Single Zinc Atoms Anchored on MOF‐Derived N‐Doped Carbon Shell Cooperated with Magnetic Core as an Ultrawideband Microwave Absorber
Mengqiu Huang, Lei Wang, Wenbin You, Renchao Che
Abstract
Abstract Polarization behaviors of no‐magnetic shell dominate the dielectric properties for core–shell magnetic‐carbon composites, which faces a huge challenge. Herein, a single atom‐doping strategy is established to adjust local electric potential in the metal‐organic framework (MOF)‐derived carbon shell. Benefiting from the confined transformation, single Zn atoms and N atoms are evenly distributed in the porous carbon shell using ZIF‐8 as a template. Dielectric assembled carbon layers with functionalized Fe 3 O 4 core construct unique magnetic‐dielectric synergy system. The electromagnetic parameters of Fe 3 O 4 @Zn‐N‐Carbon composites can be modified by tuning the pod‐like Zn‐N‐doping carbon shell via repeating ZIF‐8 growth cycles. Surprisingly, the core–shell Fe 3 O 4 @Zn‐N‐Carbon exhibits superior microwave absorption (MA) performance both in the reflection loss ability and wide‐frequency responding feature.

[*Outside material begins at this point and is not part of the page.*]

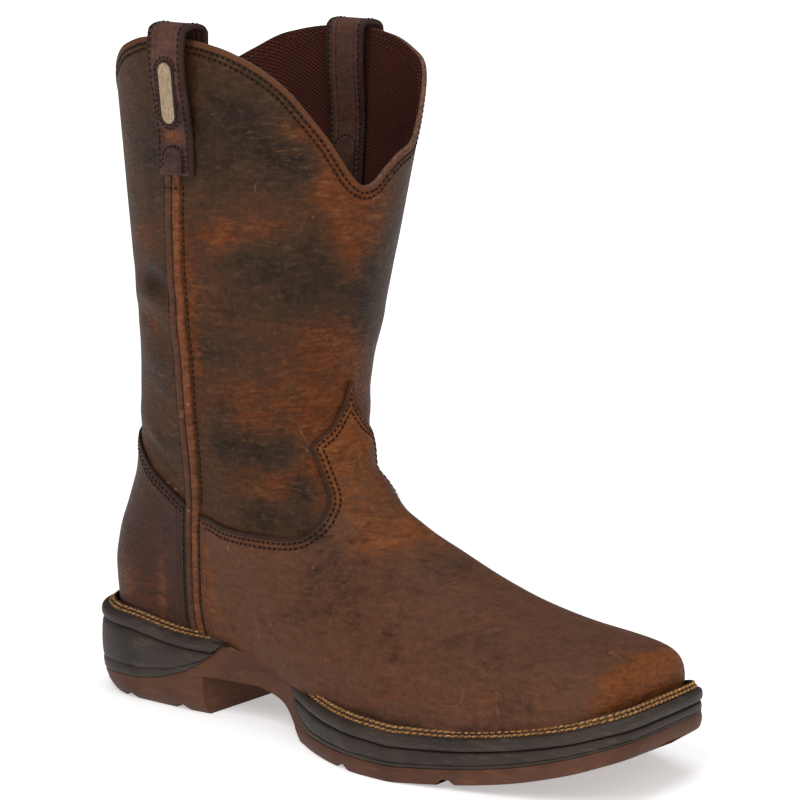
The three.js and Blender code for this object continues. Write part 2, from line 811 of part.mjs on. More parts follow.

The reflection loss value of Fe 3 O 4 @Zn‐N‐Carbon microspheres reach −61.9 dB and the effective absorption bandwidth up to 11.5 GHz at only 2.5 mm thickness. The excellent MA mechanism is ascribed to following reasons. High‐density stacking Zn‐N doping carbon layers boost the interfacial polarization and plentiful Zn single atoms maximize the dipole polarization because of maximum atom utilization efficiency. Enhanced magnetic loss ability results from the compulsory magnetic coupling responding among Fe 3 O 4 cores. Magnetic‐dielectric synergy of core–shell Fe 3 O 4 @Zn‐N‐Carbon microspheres can build ultrawide MA frequency.